3. Though of course be very careful with NULLable columns and/or setting a value NULL with point 2. “WHERE a_column IS DISTINCT FROM 'a value'” is much more maintainable if your DB supports that syntax (added in MS SQL Server 2022 and Azure SQL DB a little earlier, supported by Postgres years before, I don't know about other DBs without checking) than the more verbose alternatives.
4. Trying to force the sort order of NULLs with something like “ORDER BY ISNULL(a_column, 0)”, or doing similar with GROUP BY, can be very inefficient in some cases. If you expect few rows to be returned and there are relatively few NULLs in the sort target column it can be more performant to SELECT the non-NULL case and the NULL case then UNION ALL the two and then sort.
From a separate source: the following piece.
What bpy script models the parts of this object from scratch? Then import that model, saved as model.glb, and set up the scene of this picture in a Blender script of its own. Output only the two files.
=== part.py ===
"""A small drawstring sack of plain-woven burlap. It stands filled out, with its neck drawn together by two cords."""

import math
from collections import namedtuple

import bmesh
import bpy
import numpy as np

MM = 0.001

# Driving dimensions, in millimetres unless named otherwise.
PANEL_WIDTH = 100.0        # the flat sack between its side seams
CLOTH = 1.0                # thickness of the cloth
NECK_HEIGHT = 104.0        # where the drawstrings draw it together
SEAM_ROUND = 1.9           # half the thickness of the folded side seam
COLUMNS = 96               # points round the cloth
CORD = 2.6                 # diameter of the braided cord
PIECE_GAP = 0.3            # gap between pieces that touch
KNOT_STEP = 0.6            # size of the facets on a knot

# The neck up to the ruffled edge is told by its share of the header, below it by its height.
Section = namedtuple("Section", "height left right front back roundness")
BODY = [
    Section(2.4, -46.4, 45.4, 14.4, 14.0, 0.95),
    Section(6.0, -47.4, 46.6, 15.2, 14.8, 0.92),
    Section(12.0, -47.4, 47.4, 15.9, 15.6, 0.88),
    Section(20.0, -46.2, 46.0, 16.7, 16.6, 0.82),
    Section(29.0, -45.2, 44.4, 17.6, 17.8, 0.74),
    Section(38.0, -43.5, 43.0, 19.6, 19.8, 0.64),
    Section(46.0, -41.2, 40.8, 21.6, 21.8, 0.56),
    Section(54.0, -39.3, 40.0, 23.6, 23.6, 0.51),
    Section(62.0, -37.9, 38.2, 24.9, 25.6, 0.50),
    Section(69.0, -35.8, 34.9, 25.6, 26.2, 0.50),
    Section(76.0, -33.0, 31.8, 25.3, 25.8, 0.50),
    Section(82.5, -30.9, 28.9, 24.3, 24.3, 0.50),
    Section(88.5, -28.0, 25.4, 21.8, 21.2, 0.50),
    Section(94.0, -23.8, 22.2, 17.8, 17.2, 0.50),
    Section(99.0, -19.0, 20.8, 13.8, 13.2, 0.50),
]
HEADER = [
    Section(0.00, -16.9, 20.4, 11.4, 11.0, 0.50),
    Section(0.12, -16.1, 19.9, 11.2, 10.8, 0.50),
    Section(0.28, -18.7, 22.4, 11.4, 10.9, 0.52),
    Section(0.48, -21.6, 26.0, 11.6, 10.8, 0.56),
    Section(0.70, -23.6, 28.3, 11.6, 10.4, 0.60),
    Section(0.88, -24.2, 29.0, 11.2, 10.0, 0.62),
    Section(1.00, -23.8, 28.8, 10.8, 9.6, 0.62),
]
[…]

Though if you do expect many rows this can backfire badly and you and up with excess spooling to disk, so test, test, and test again, when hacking around like this.
Learn your DB server. Check the query plans often. You might get surprised. Tweak and recheck.
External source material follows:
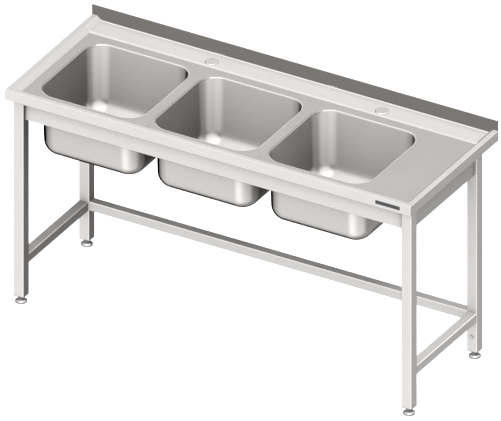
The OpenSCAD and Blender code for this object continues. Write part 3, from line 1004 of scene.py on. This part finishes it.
def dark_card():
    """A matt flag behind the table, seen only in reflections, for the faces turned from the light."""
    mesh = bpy.data.meshes.new("dark_card")
    behind = 1.0
    left, right, bottom = -2.2, 1.05, -1.4
    top = [(right, 0.35), (0.25, 0.60), (-0.25, 0.92), (-1.0, 0.98), (-1.3, 1.15), (left, 1.15)]
    outline = [(left, bottom), (right, bottom), *top]
    mesh.from_pydata([(x, behind, z) for x, z in outline], [], [tuple(range(len(outline)))])
    material, _, shader = node_tree("matt black")
    shader.inputs["Base Color"].default_value = (0.02, 0.02, 0.02, 1)
    shader.inputs["Roughness"].default_value = 1.0
    shader.inputs["Specular IOR Level"].default_value = 0.0
    shader.inputs["Emission Color"].default_value = (1, 0.97, 0.94, 1)
    shader.inputs["Emission Strength"].default_value = 0.14
    mesh.materials.append(material)
    card = bpy.data.objects.new("dark_card", mesh)
    card.visible_camera = False
    card.visible_diffuse = False
    card.visible_shadow = False
    bpy.context.scene.collection.objects.link(card)


def area_light(name, place, target, size, power):
    """A soft square light that looks at target and shows in no reflection."""
    data = bpy.data.lights.new(name, "AREA")
    data.size = size
    data.energy = power
    light = bpy.data.objects.new(name, data)
    light.location = place
    light.rotation_mode = "QUATERNION"
    light.visible_glossy = False
    light.rotation_quaternion = (Vector(target) - Vector(place)).to_track_quat("-Z", "Y")
    bpy.context.scene.collection.objects.link(light)


def build_camera():
    """A parallel view from 30 degrees to the right of the front and 30 degrees up."""
    turn, rise = math.radians(30), math.radians(30)
    back = Vector((math.sin(turn) * math.cos(rise), -math.cos(turn) * math.cos(rise), math.sin(rise)))
    right = Vector((math.cos(turn), math.sin(turn), 0))
    up = back.cross(right)
    middle = (cad_box[0] + cad_box[1]) / 2
    # The picture's width, and where the camera stands from the table's middle
    width, aside, above, away = 1.709, -0.0033, 0.0083, 6.0
    data = bpy.data.cameras.new("camera")
    data.type = "ORTHO"
    data.ortho_scale = width
    data.clip_end = 50
    camera = bpy.data.objects.new("camera", data)
    camera.location = middle + aside * right + above * up + away * back
    camera.rotation_mode = "QUATERNION"
    camera.rotation_quaternion = (-back).to_track_quat("-Z", "Y")
    bpy.context.scene.collection.objects.link(camera)
    bpy.context.scene.camera = camera


# ------------------------------------------------------------------ build
build_camera()
dress_cad_nodes()

worktop_top()
worktop_skirt()
splashback()
for side in SIDES:
    bowl(side)
aprons()
brace_welds()

build_floor()
build_cove()
build_studio()
dark_card()
area_light("overhead", (-0.6, 0.2, 4.5), (0, 0, 0.5), 2.5, 25)
bpy.context.scene.view_settings.view_transform = "Standard"

# The photographed steel shows no mirror images of its neighbours, only the studio
for piece in bpy.context.scene.objects:
    if piece.type in ("MESH", "CURVE") and piece.name != "dark_card":
        piece.visible_glossy = False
Usually EXISTS is faster than IN. Beware that NOT EXISTS behaves differently than EXCEPT in regards to NULL values.
Instead of joining tables and using distinct or similar to filter rows, consiser using subquery "columns", ie in SELECT list. This can be much faster even if you're pulling 10+ values from the same table, even if your database server supports lateral joins. Just make sure the subqueries return at most one row.
Any query that's not a one-off should not perform any table scans. A table scan today can mean an outage tomorrow. Add indexes. Keep in mind GROUP BY clause usually dictates index use.
If you need to filter on expressions, say where a substring is equal something, you can add a computed column and index on that. Alternatively some db's support indexing expressions directly.
Often using UNION ALL can be much faster than using OR, even for non-trivial queries and/or multiple OR clauses.
edit: You can JOIN subqueries. This can be useful to force the filtering order if the DB isn't being clever about the order.